Golf Is A Family Game

By Joe Stansberry





All of us golfers have some collection of memorabilia whether it be old scorecards, crystal bowls, club champion trophies, your hole-in-one ball, maybe a ball marker, or even a tee or divot from the sacred grasses of the infamous St. Andrews! Me? I have my three hole-in-one balls, my trophies, some cool crystal, I even have a few of my caddie’s bibs (they took them for me LOL,) or maybe, like me, a very large check from one of your wins!

The question may arise at some point, “What do you do with your ‘collection?’” This past weekend the opportunity to pass on one of our family’s dearest memorabilia was created when my great nephew and I were talking. He had taken up the “greatest game” at age 12, and I could tell he was truly “bitten,” and wanted my help. He asked me for lessons. I said in ONE second, “Sure!!!” I loved it! To not only give back to the greatest game, but to give back to someone in the family. But I had an even better idea.

My father, also Joe, well not really his name was Gordon – but that’s another funny story. Dad was an avid golfer, past president and long-time member of the Hiawatha Men’s Club and later, along with my mother Dione (not her real name either long story LOL) a 30+ year member of the great golf architect Seth Raynor classic, Minnesota Valley Country Club on the hillside bluffs of the Minnesota River in Bloomington, introduced me to the game of golf.

Like most young golfers I got my start caddying/playing with my parents. My earliest memory was around age 6, my cousins and I would caddie at Hiawatha in the dew swept mornings pulling a cart and watching my uncles and grandfather play this game that became my passion.

On the fourth hole, all of the cousins/caddies were allowed to hit ONE drive! I was the youngest and tried hard to keep up. My older cousins were pretty good. After a few years and a few drives that were better than some of our uncles, they decided to let us play in front of them. Under one condition!!! That, if we took too long, they would yell, “Pick it up!” At which time we were to immediately walk/run to the next tee.

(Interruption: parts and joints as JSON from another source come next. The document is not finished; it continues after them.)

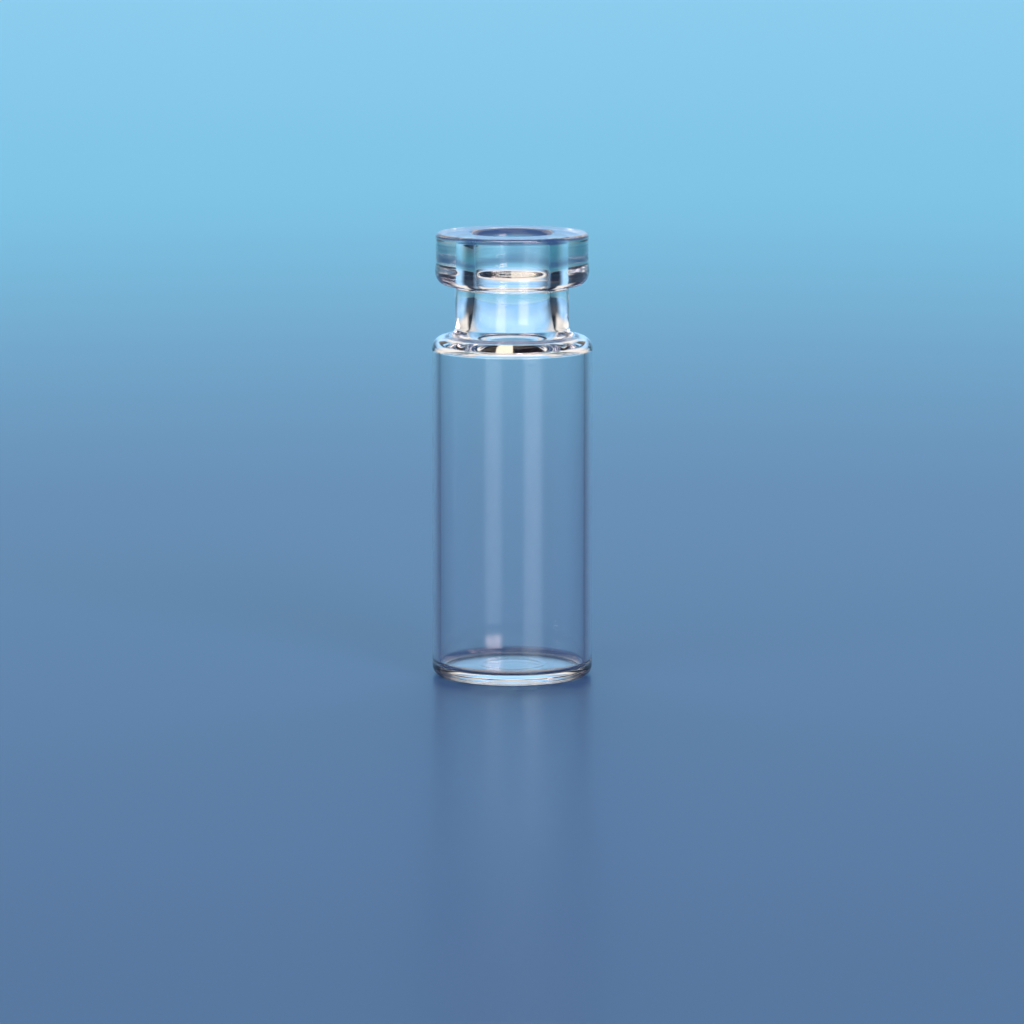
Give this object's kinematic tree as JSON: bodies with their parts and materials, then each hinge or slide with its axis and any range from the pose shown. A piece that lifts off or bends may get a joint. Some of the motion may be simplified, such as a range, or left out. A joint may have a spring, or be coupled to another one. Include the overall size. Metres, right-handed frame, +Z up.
{
  "type": "glass sample vial",
  "caption": "Small clear glass vial: straight thin-walled body, rounded shoulder, short neck and a thick crimp lip round an open bore.",
  "frame": {"origin": "centre of the standing ring, in the plane of the surface that the vial stands on", "axes": "+Z up along the axis of the vial, out of its mouth; the form is the same all round the axis"},
  "size_m": [0.0116, 0.0116, 0.0322],
  "materials": {
    "clear_glass": "clear colourless borosilicate glass, fire-polished, with faint forming marks on the lip"
  },
  "bodies": {
    "root": {"vial": "clear_glass"}
  },
  "joints": []
}
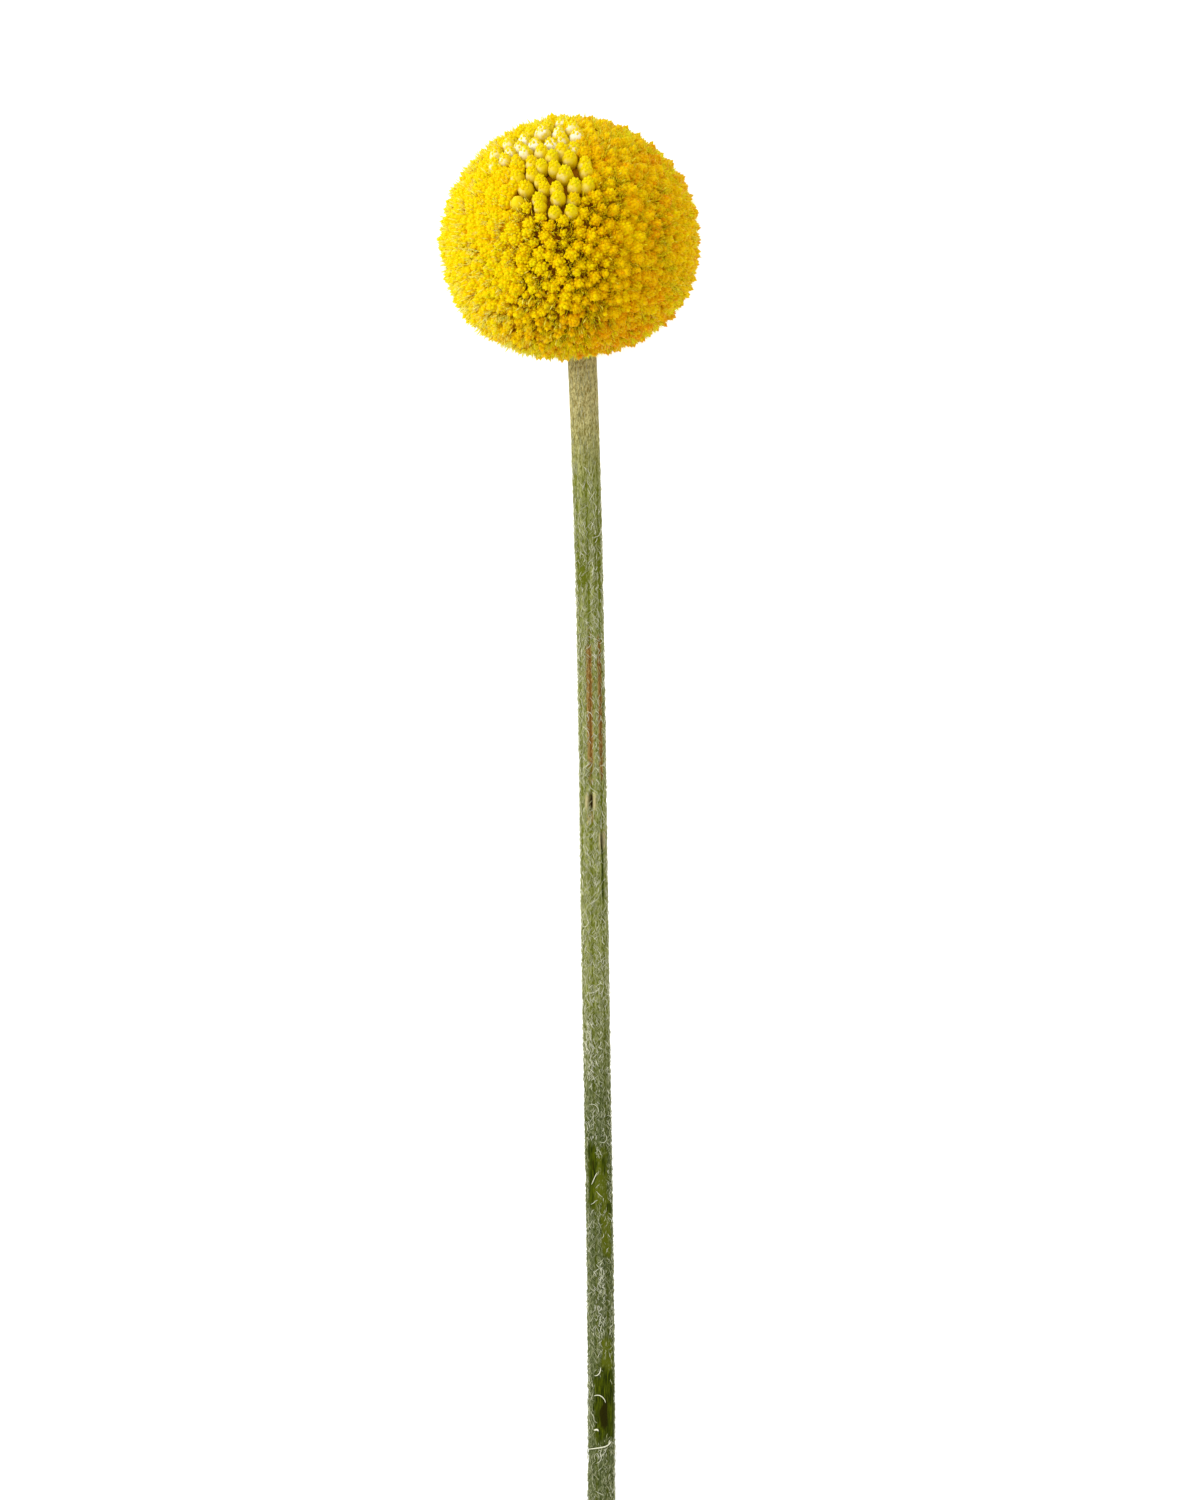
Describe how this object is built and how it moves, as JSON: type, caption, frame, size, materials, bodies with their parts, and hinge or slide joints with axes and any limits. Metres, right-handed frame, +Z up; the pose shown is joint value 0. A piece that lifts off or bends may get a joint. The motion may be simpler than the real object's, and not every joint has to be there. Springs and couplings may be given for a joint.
{
  "type": "billy buttons stem",
  "caption": "Cut stem of billy buttons lying on its side: a ball-shaped yellow flower head packed with small knobbed florets, on a bare ribbed woolly stem.",
  "frame": {"origin": "middle of the footprint, on the surface that the stem lies on", "axes": "+Y along the stem towards the crown of the flower head, +Z up from the surface, +X to the right when looking down on it with the head at the top"},
  "size_m": [0.0282, 0.1768, 0.0274],
  "materials": {
    "flower_head": "matte, densely knobbed golden yellow florets",
    "stem": "matte grey-green under white woolly hairs"
  },
  "bodies": {
    "root": {"flower_head": "flower_head", "stem": "stem"}
  },
  "joints": []
}
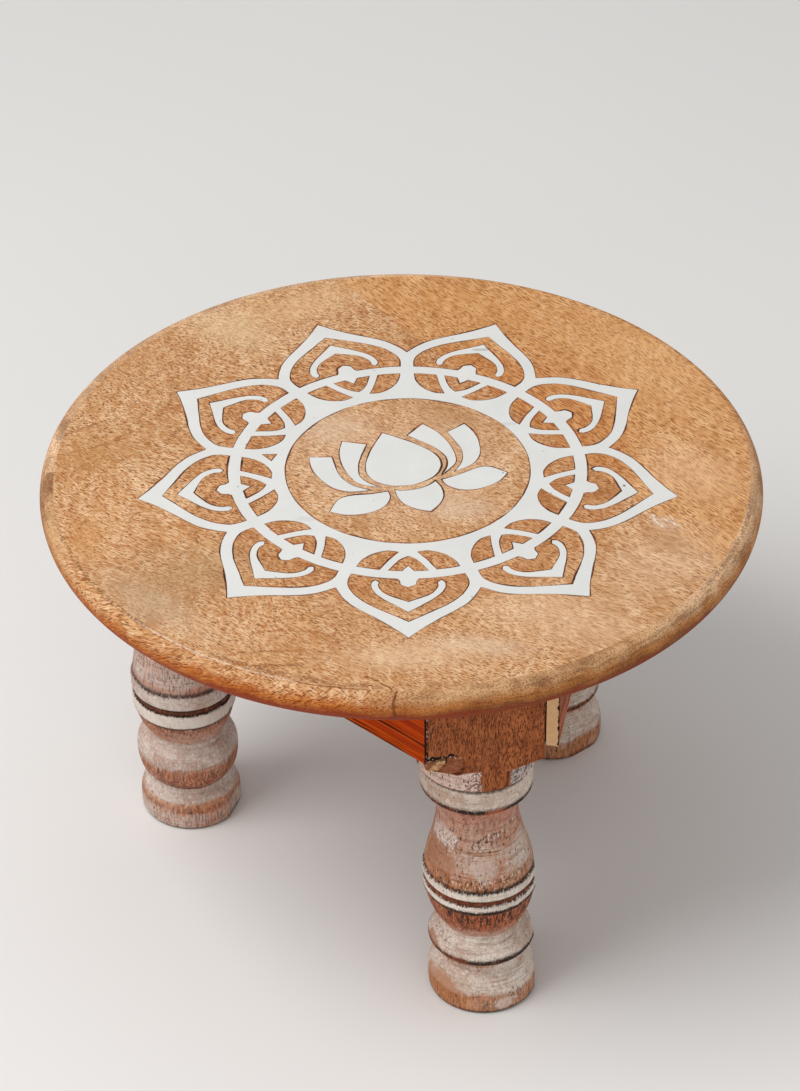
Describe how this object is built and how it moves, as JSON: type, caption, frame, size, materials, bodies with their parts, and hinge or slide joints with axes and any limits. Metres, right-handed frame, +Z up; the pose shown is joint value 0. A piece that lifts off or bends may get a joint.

One of my favorite stories was one day uncle Bob threw a club into a tree on the seventh hole of Hiawatha. He told his oldest son Bobby who was caddying for him to stay there and work on collecting his club while he played eight and nine. Sure enough by the time we made the turn Bobby had somehow either climbed the tree or had thrown enough clubs up without getting another one stuck and retrieved my uncle Bob’s club. His reward – an extra hotdog at the turn!

We learned early to play fast! Bobby, Tommy, Billy and I all enjoyed and respected the game, replace the divot, fix you ball mark and rake the sand trap were aspects of the game that we embraced. We all were “bitten” by the game.

My rounds with my family and father are still cherished memories. My dad was not a great golfer. I think at best he was a 10 handicap. But mostly hung around that 13-16 range. Many evenings he would get off work and hustle home so we could get 18-27 and sometimes 36 holes (always walking) getting in just at sunset to enjoy a “black cow” – that’s a root beer float to those who don’t know.

Around 1985 Dad saved up his winning golf certificates and cashed them in for a set of new Ping Eye 2s! At the time they were the most forgiving clubs and I believe are the highest selling irons of all time… someone can fact check me. These irons where forged and had a unique “square groove,” which was actually U shaped, that helped with the spin. It was deemed later that those clubs were illegal by fractions of inches by both the USGA and Royal and Ancient Golf Association, the governing bodies of golf at the time. Ping and Karsten Solheim sued them for $100 million! The greatest selling club of all time, Ping, reached an out of court settlement that allowed those clubs that where ruled illegal, legal by grandfathering these early models. I had a similar model that I played with for years all though my amateur and professional career. Still my favorite!  Dad never bought another set! Oh, he also had them “fit.” Something unique in its day. 2° flat with a senior flex. He was a “Gamer” whenever you needed him, he was always there! Golf, life!

Sadly, my father passed away a few years back. His clubs still sat in the den gathering dust. The lightbulb went on when I was talking to my great nephew. He said he was looking for a better set of clubs. So, after consulting my brothers and mother, we decided what better a cherished memory of our father and husband would be than to give that memorabilia to him. The smile on his face was priceless once he knew what he was getting! Priceless! I’m sure that my father “Big Joe” is looking down with proud admiration! What better place for those clubs to land? Now if I could just figure out what to do with this extra-large check. I wonder if somebody would cash it?